Flash forward to today with a 4 month old.  I am terrified…R can be fussy.  She will scream with rage if we don’t respond to her promptly.  She gets furious.  I am talking about scream so hard that veins bulge on the side of her head.  She is already showing signs of being stubborn and likes to have things her way.  I don’t know which of her parents she gets that from.  Ha!  We watched a documentary while I was pregnant with her about badgers and saw a part where a badger chased a big ass bear off.  The bear didn’t want no part of that badger.  In the womb R didn’t want anyone messing with her.  She would move away from any attempt to touch or listen to her.  She would pull her limbs in if you touched her.  Even today she doesn’t want me massaging her and she gets furious if people try to mess with her too much.  She rages when put on her tummy for tummy time.  She doesn’t like to sit but loves to stand.  She likes her routine and wants us to follow that routine daily.  Woe be to you if you mess up her schedule.  Her daddy lovingly calls her the little badger.  She has badger attacks of epic proportions. 

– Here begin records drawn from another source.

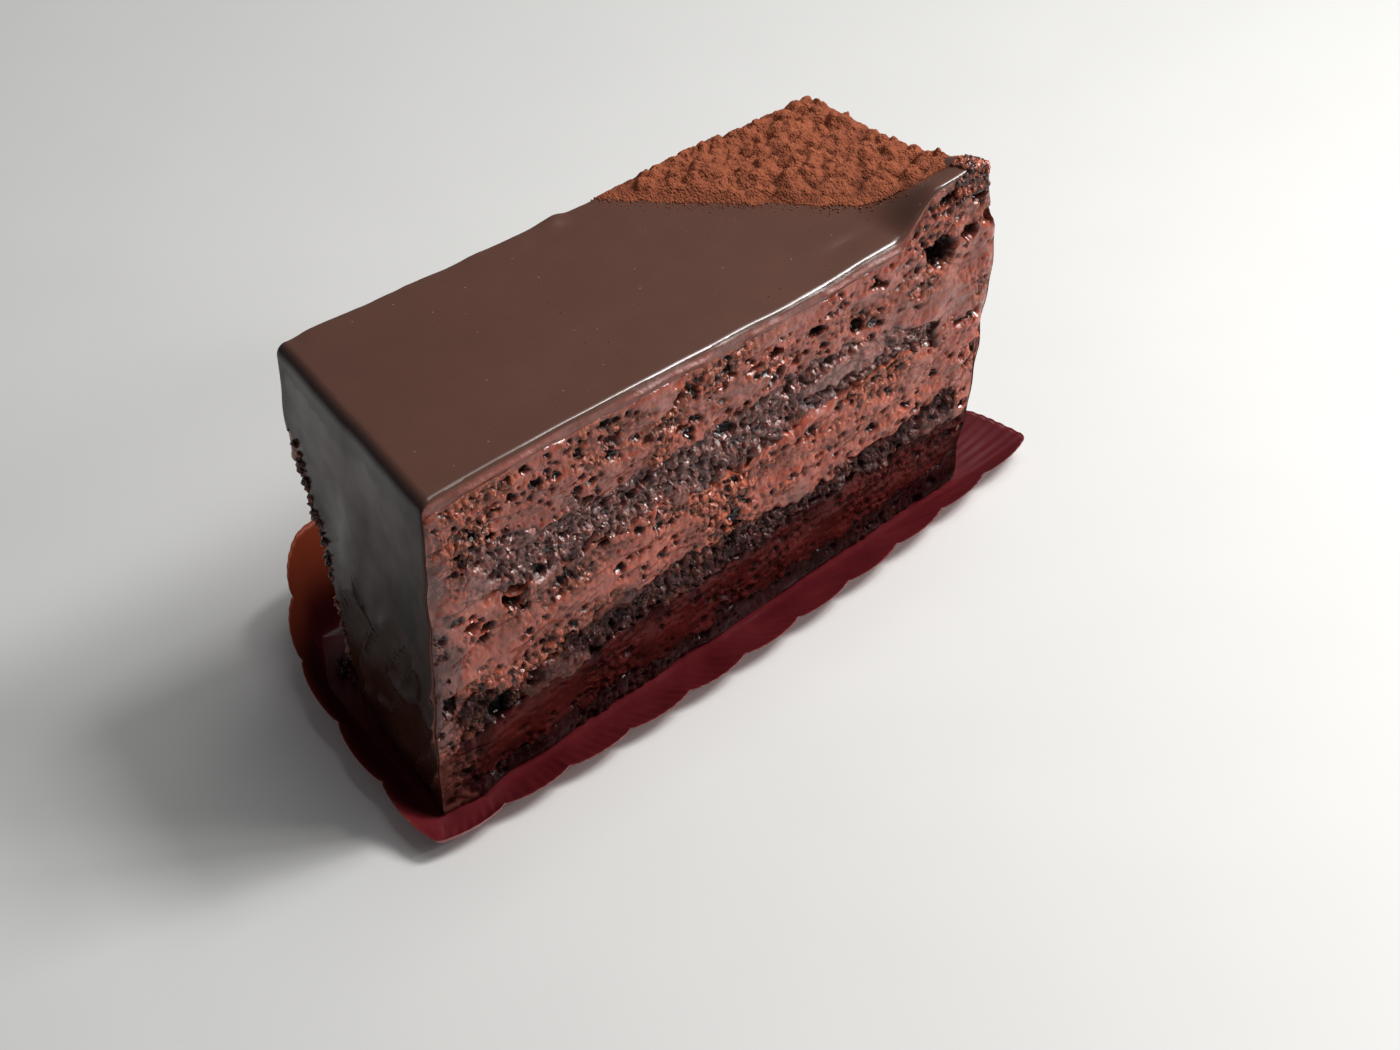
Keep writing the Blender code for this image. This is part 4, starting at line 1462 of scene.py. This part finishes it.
def make_paper():
    """One closed sheet: the rings of the underside, the same ones a sheet higher, and two middles."""
    under, middle = paper_rings(*paper_loop(26))
    ring_count, count = under.shape[:2]
    over = under + np.array([0.0, 0.0, SHEET])
    centre = 2 * ring_count * count
    points = np.concatenate([
        under.reshape(-1, 3), over.reshape(-1, 3), [(*middle, 0.0), (*middle, SHEET)],
    ])
    index = np.arange(centre).reshape(2, ring_count, count)
    after = np.roll(index, -1, axis=2)
    quads = np.stack([index[:, :-1], index[:, 1:], after[:, 1:], after[:, :-1]], axis=-1)
    rim = np.stack([index[0, -1], after[0, -1], after[1, -1], index[1, -1]], axis=-1)
    quads = np.concatenate([quads[0].reshape(-1, 4)[:, ::-1], quads[1].reshape(-1, 4), rim])
    fan_under = np.stack([np.full(count, centre), after[0, 0], index[0, 0]], axis=-1)
    fan_over = np.stack([np.full(count, centre + 1), index[1, 0], after[1, 0]], axis=-1)
    faces = np.concatenate([quads[:, :3], quads[:, [0, 2, 3]], fan_under, fan_over])
    outside = np.zeros(len(points))
    outside[: ring_count * count] = outside[centre] = 1.0
    # The raised left lip: where the painted glow of light through the paper goes.
    lifted_glow = ease(points[:, 2], 2.5, 9.0) * ease(points[:, 0], 20.0, -20.0)
    made = make_object("paper_sheet", points, faces, paper_look, {"outside": outside, "lifted_glow": lifted_glow})
    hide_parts("paper_case")
    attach(made, "root")
    return report(made)


make_paper()

# %% [markdown]
# ## Floor and light
#
# The slice stands on a pale floor. A wide soft light high up gives the even sheen. Smaller ones
# stand lower on the cut's side: a small light keeps its power in a small place, so wet grains
# sparkle, and a near one lights its own end of the slice more. A pale world fills the rest.

# %% Floor, lights and world


# Name, azimuth, elevation, distance, size, power, colour.
LIGHTS = (
    ("overhead", 85.0, 68.0, 800.0, 520.0, 2.4, (1.0, 0.985, 0.96)),
    ("window", 62.0, 46.0, 420.0, 96.0, 1.12, (1.0, 0.99, 0.97)),
    ("lamp", 74.0, 57.0, 700.0, 110.0, 1.5, (1.0, 1.0, 1.0)),
    ("room", 46.0, 30.0, 420.0, 52.0, 0.34, (1.0, 0.97, 0.94)),
    ("glint", 40.0, 15.0, 420.0, 36.0, 0.13, (1.0, 1.0, 1.0)),
)
FLOOR_TONE = (0.62, 0.62, 0.61)
FLOOR_REACH = 1500.0
FLOOR_HEIGHT = -0.02


def make_floor():
    made, tree, shader = new_material("floor", FLOOR_TONE, Roughness=0.6)
    toned = use_group(tree, blotches, Color=FLOOR_TONE, Scale=14.0, Strength=0.03)
    feed(tree, shader.inputs["Base Color"], toned["Color"])
    corners = ((-1.0, -1.0), (1.0, -1.0), (1.0, 1.0), (-1.0, 1.0))
    points = np.array([(x * FLOOR_REACH, y * FLOOR_REACH, FLOOR_HEIGHT) for x, y in corners])
    plane = make_object("floor", points, np.array([[0, 1, 2, 3]]), made)
    return plane


def make_light(name, azimuth, elevation, distance, size, power, colour):
    """A square soft light that looks at the slice from a direction, with distances in millimetres."""
    data = bpy.data.lights.new(name, "AREA")
    data.size = size * MM
    data.energy = power
    data.color = colour
    made = bpy.data.objects.new(name, data)
    bpy.context.scene.collection.objects.link(made)
    away = direction(math.radians(azimuth), math.radians(elevation))
    made.location = (Vector((0.0, 0.0, 30.0)) + away * distance) * MM
    made.rotation_euler = away.to_track_quat("Z", "Y").to_euler()
    return made


def make_world():
    world = bpy.data.worlds.new("world")
    world.use_nodes = True
    shade = world.node_tree.nodes["Background"]
    shade.inputs["Color"].default_value = (0.92, 0.95, 1.0, 1.0)
    shade.inputs["Strength"].default_value = 0.13
    bpy.context.scene.world = world


floor = make_floor()
make_world()
lights = [make_light(*row) for row in LIGHTS]
bpy.context.scene.view_settings.view_transform = "Standard"
print("floor:", floor.name, "lights:", ", ".join(made.name for made in lights))
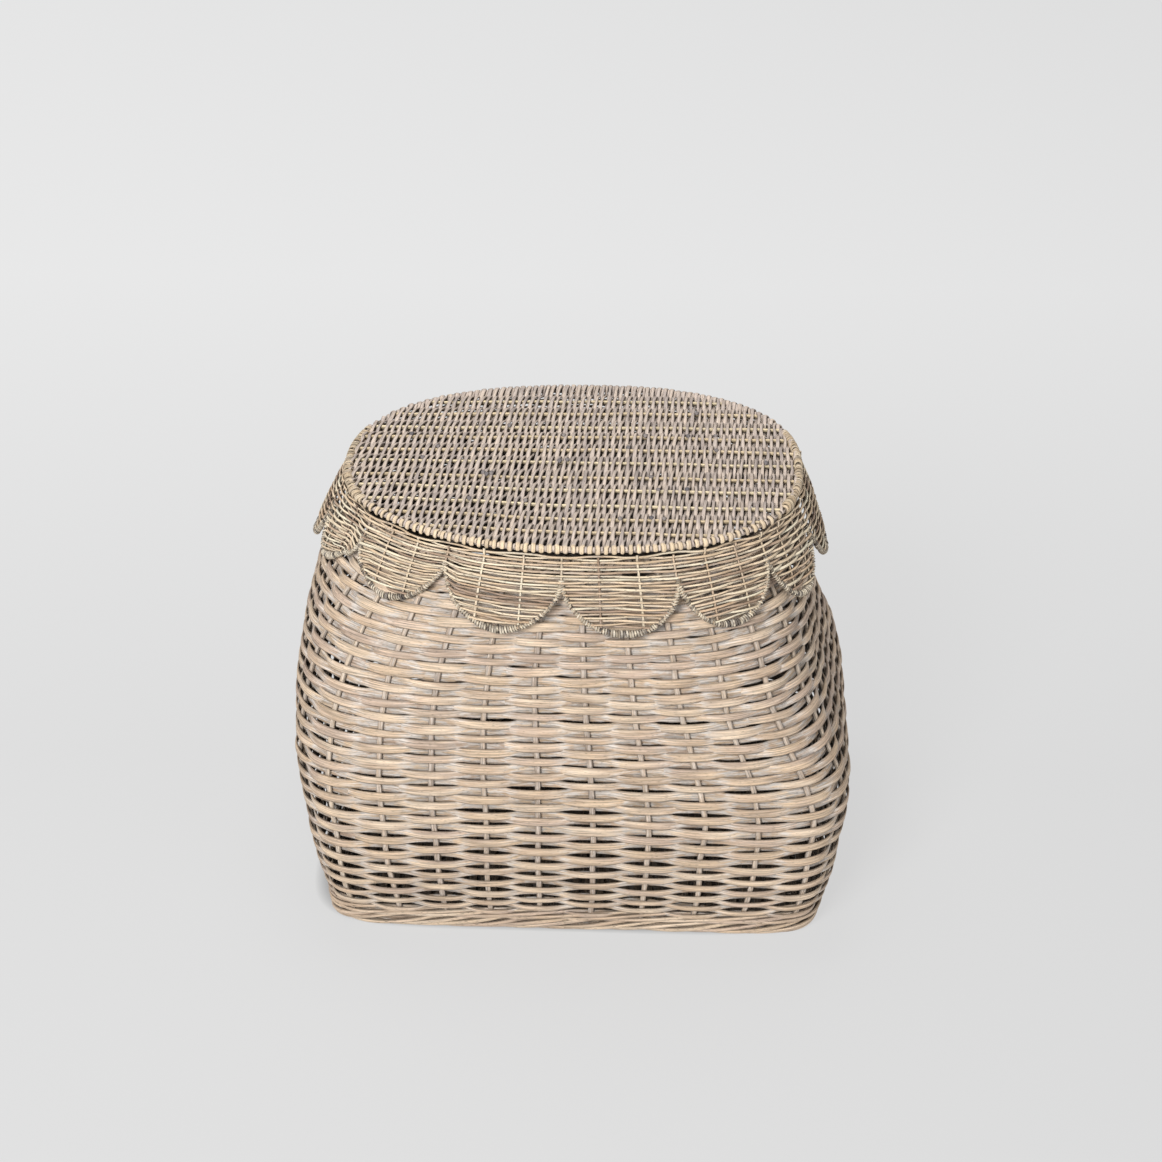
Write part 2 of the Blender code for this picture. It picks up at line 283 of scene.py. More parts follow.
class Strands:
    """Flattened tubes gathered into one mesh, each with its own tint and fibre direction."""

    def __init__(self, sides=8, squareness=2.4):
        angles = math.tau * (np.arange(sides) + 0.5) / sides
        self.sides = sides
        self.flat = np.sign(np.cos(angles)) * abs(np.cos(angles)) ** (2 / squareness)
        self.high = np.sign(np.sin(angles)) * abs(np.sin(angles)) ** (2 / squareness)
        self.points = []
        self.faces = []
        self.fibre = []
        self.values = {"tint": [], "wash": [], "rim": []}
        self.count = 0

    def add(self, path, outward, half_width, half_thickness, tint, wash=0.0, closed=False):
        """A strand along the path; its flat side faces outward."""
        n = len(path)
        if closed:
            tangent = unit(np.roll(path, -1, axis=0) - np.roll(path, 1, axis=0))
        else:
            tangent = unit(np.gradient(path, axis=0))
        across = unit(np.cross(tangent, np.broadcast_to(outward, path.shape)))
        up = np.cross(across, tangent)
        wide = np.broadcast_to(half_width, n)[:, None] * self.flat
        thick = np.broadcast_to(half_thickness, n)[:, None] * self.high
        ring = (path[:, None, :] + across[:, None, :] * wide[:, :, None]
                + up[:, None, :] * thick[:, :, None])
        along = lengths_along(path) + self.count * 0.37 % 11.0
        # the fibre's third value, across the thickness, marks the inner face that the material paints
        # in shade
        fibre = np.stack([np.broadcast_to(along[:, None], wide.shape), wide, thick], axis=-1)
        self.add_faces(n, closed)
        self.points.append(ring.reshape(-1, 3))
        self.fibre.append(fibre.reshape(-1, 3))
        self.values["tint"].append(np.repeat(np.broadcast_to(tint, n), self.sides))
        self.values["wash"].append(np.repeat(np.broadcast_to(wash, n), self.sides))
        # rim: how near a point lies to the strand's edge, where the material paints shade
        self.values["rim"].append(np.tile(abs(self.flat), n))
        self.count += 1

    def add_faces(self, n, closed):
        start = sum(len(block) for block in self.points)
        ring = np.arange(n if closed else n - 1)[:, None]
        here = ring * self.sides
        ahead = (ring + 1) % n * self.sides
        side = np.arange(self.sides)
        next_side = (side + 1) % self.sides
        corners = (here + side, ahead + side, ahead + next_side, here + next_side)
        self.faces.append(np.column_stack([corner.ravel() for corner in corners]) + start)
        if not closed:
            self.add_caps(start, start + (n - 1) * self.sides)

    def add_caps(self, first, last):
        k = np.arange(self.sides // 2 - 1)
        cap = np.column_stack([k, k + 1, self.sides - 2 - k, self.sides - 1 - k])
        self.faces.append(cap + first)
        self.faces.append(cap[:, ::-1] + last)

    def build(self, name, material, reshape=None):
        """One smooth mesh object with all the strands, its points reshaped last if asked."""
        points = np.concatenate(self.points)
        if reshape is not None:
            points = reshape(points)
        faces = np.concatenate(self.faces)
        mesh = bpy.data.meshes.new(name)
        mesh.from_pydata(points, [], faces)
        mesh.validate()
        fibre = mesh.attributes.new("fibre", "FLOAT_VECTOR", "POINT")
        fibre.data.foreach_set("vector", np.concatenate(self.fibre).ravel())
        for key, blocks in self.values.items():
            values = mesh.attributes.new(key, "FLOAT", "POINT")
            values.data.foreach_set("value", np.concatenate(blocks))
        mesh.shade_smooth()
        mesh.set_sharp_from_angle(angle=math.radians(70))
        mesh.materials.append(material)
        return add_object(name, mesh)


def finish(strands, name, material, body, slot, *nodes):
    """Builds a piece, ties it to its body and hides the CAD nodes that it stands for; its finish slot
    is not used.
    """
    piece = strands.build(name, material, warp_lid if body == "lid" else None)
    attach(piece, body)
    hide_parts(*nodes)


# -------- materials
def srgb(red, green, blue):
    """Linear colour of an 8-bit sRGB colour."""
    parts = [c / 255 for c in (red, green, blue)]
    linear = [c / 12.92 if c <= 0.04045 else ((c + 0.055) / 1.055) ** 2.4 for c in parts]
    return (*linear, 1.0)


BODY_TONES = ((206, 180, 158), (230, 202, 170), (214, 186, 158),
              (242, 218, 190), (222, 194, 166), (216, 190, 168), (234, 208, 178))
STAKE_TONES = ((196, 176, 158), (226, 204, 178), (212, 190, 168))
LID_TONES = ((192, 176, 166), (214, 196, 182), (224, 204, 186),
             (204, 187, 176), (228, 208, 188), (232, 206, 172), (246, 220, 184))
CUT_END_TONES = ((104, 100, 104), (150, 140, 134), (128, 120, 120))
ROD_TONES = ((232, 208, 168), (255, 236, 196), (246, 222, 182))
LASHING_TONES = ((196, 172, 140), (228, 202, 166), (178, 160, 136), (238, 216, 182))
SKIRT_TONES = ((216, 184, 150), (255, 236, 204), (234, 204, 168),
               (255, 244, 216), (252, 224, 190), (178, 150, 126))
EDGE_TONES = ((92, 80, 68), (255, 240, 212), (156, 138, 116), (252, 238, 214), (80, 70, 62))
LIMEWASH = srgb(232, 222, 212)
RECESS_BROWN = srgb(70, 56, 48)
FLOOR_GLOW_NEAR = 0.6
FLOOR_GLOW_FAR = 0.695


def add_node(tree, kind, values=(), **settings):
    """New shader node; the values are links or numbers for its inputs."""
    made = tree.nodes.new("ShaderNode" + kind)
    for name, value in settings.items():
        setattr(made, name, value)
    for name, value in dict(values).items():
        if isinstance(value, bpy.types.NodeSocket):
            tree.links.new(value, made.inputs[name])
        else:
            made.inputs[name].default_value = value
    return made


def add_mix(tree, blend, amount, first, second):
    mixed = add_node(tree, "Mix", {0: amount, 6: first, 7: second}, data_type="RGBA", blend_type=blend)
    return mixed.outputs[2]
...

J was so easygoing as a baby and quickly challenged me to my very limits in the toddler years.  I didn’t get to sit down and relax for what seemed like three years!  I felt like a horrible mother because I got angry so often.  Trust me, I wanted to be that peaceful, fun, wonderful, perfect mom you see in pictures.  R’s stubbornness is cute right now and we smile about it.  But my question is, how is her personality going to translate into the toddler years?  I can see the battles coming over shoes and rules!!!  So this is why I am scared. 

Oh Lord, give me patience.  For R’s sake I hope I gained some during my time in the trenches with J!  I certainly hope that they will one day look back and say I did a good job.  That is all I really want.